While there is nothing wrong with keeping an array (or for that matter a pointer) that points to the head and tail of your list, if you use an array, after assigning the address keep your array references out of your list operations. Mixing &array[x] in with your list operations does nothing but cause confusion. When working with the list, treat it as a list and forget about the array.
Your primary problem is you iterate one node to far looking for where to insert the new_node resulting in you iterating to tail before you stop. Stop your iteration on the node before you insert new_node. You do this by testing for:
/* test curr->qnext->data > key to stop before tail */
while (curr->qnext && curr->qnext->data > key)
curr = curr->qnext;
(note: masking levels of indirection with a variable like you do next with prev = curr->qprev; just hides details -- which can add to confusion later on.

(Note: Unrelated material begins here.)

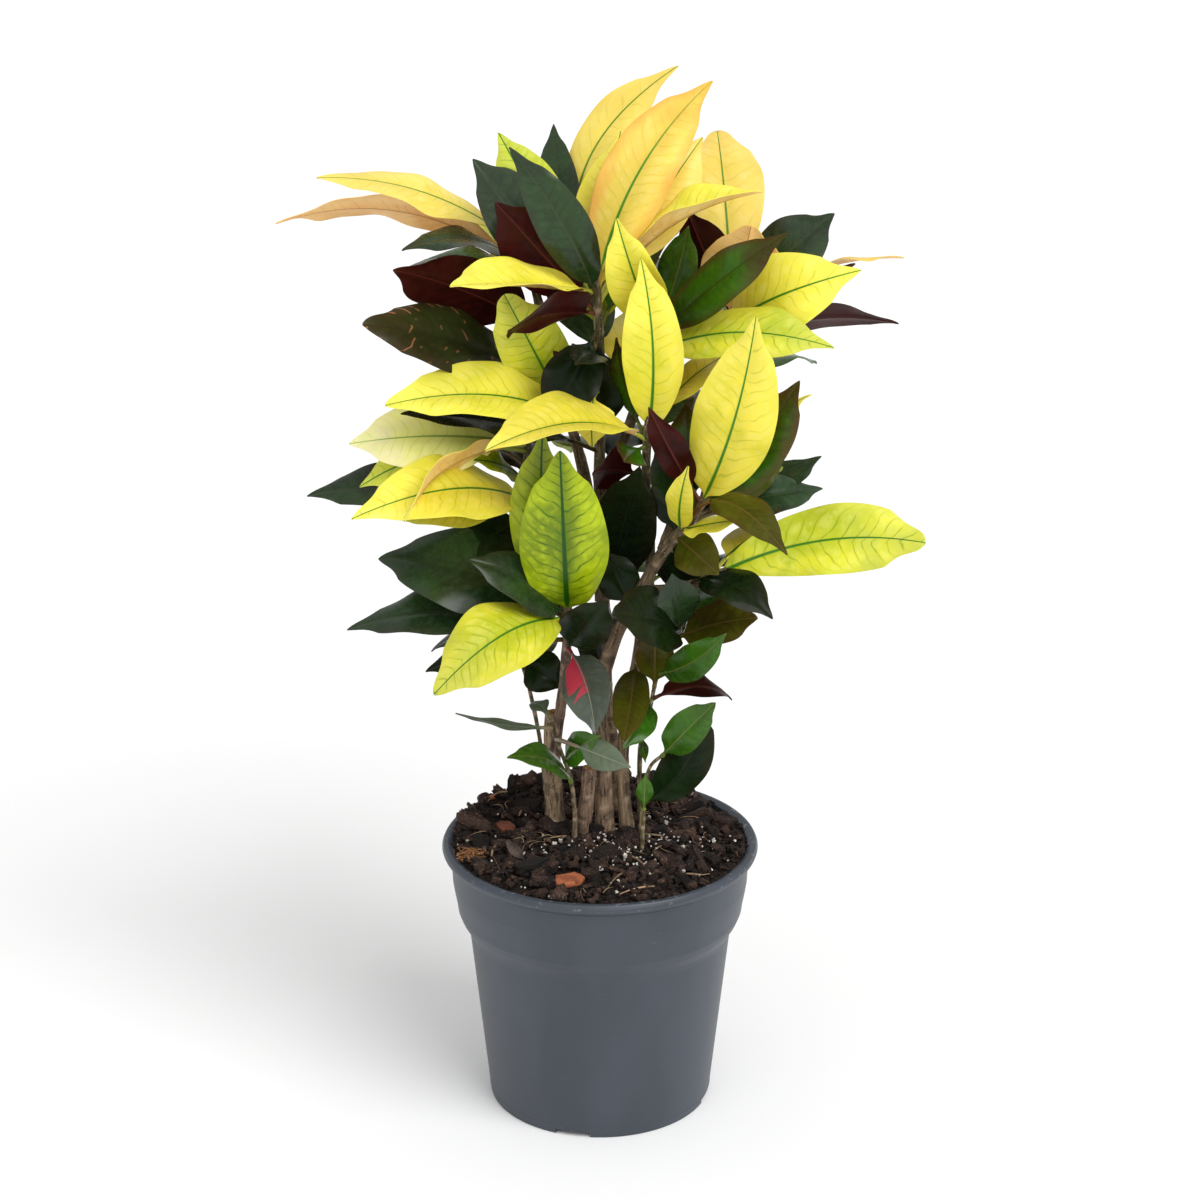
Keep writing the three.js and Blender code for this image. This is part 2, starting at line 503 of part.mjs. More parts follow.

It's perfectly legal, but use with discretion...)
Now you can concentrate on inserting new_node between &head and &tail where it needs to go.
In any list insertion, you are simply re-wiring the pointer->next of the current node to point to the new_node and the pointer->prev of the next node to point to new_node. To finish the insertion your new_node->qprev points to curr and new_node->qnext points to curr->next, e.g.
new_node->qprev = curr; /* rewire pointers */
new_node->qnext = curr->qnext;
curr->qnext->qprev = new_node;
curr->qnext = new_node;
(note: the easy way to figure it out is to pull at a piece of paper and a No. 2 pencil and draw a block for curr a block for new_node and a block for tail and then draw lines for prev/next pointers (for both the list without the new_node and with it). Then, with the logic straight, sit down to the keyboard and pecking it out.)
Further, you must always validate your allocations, e.g.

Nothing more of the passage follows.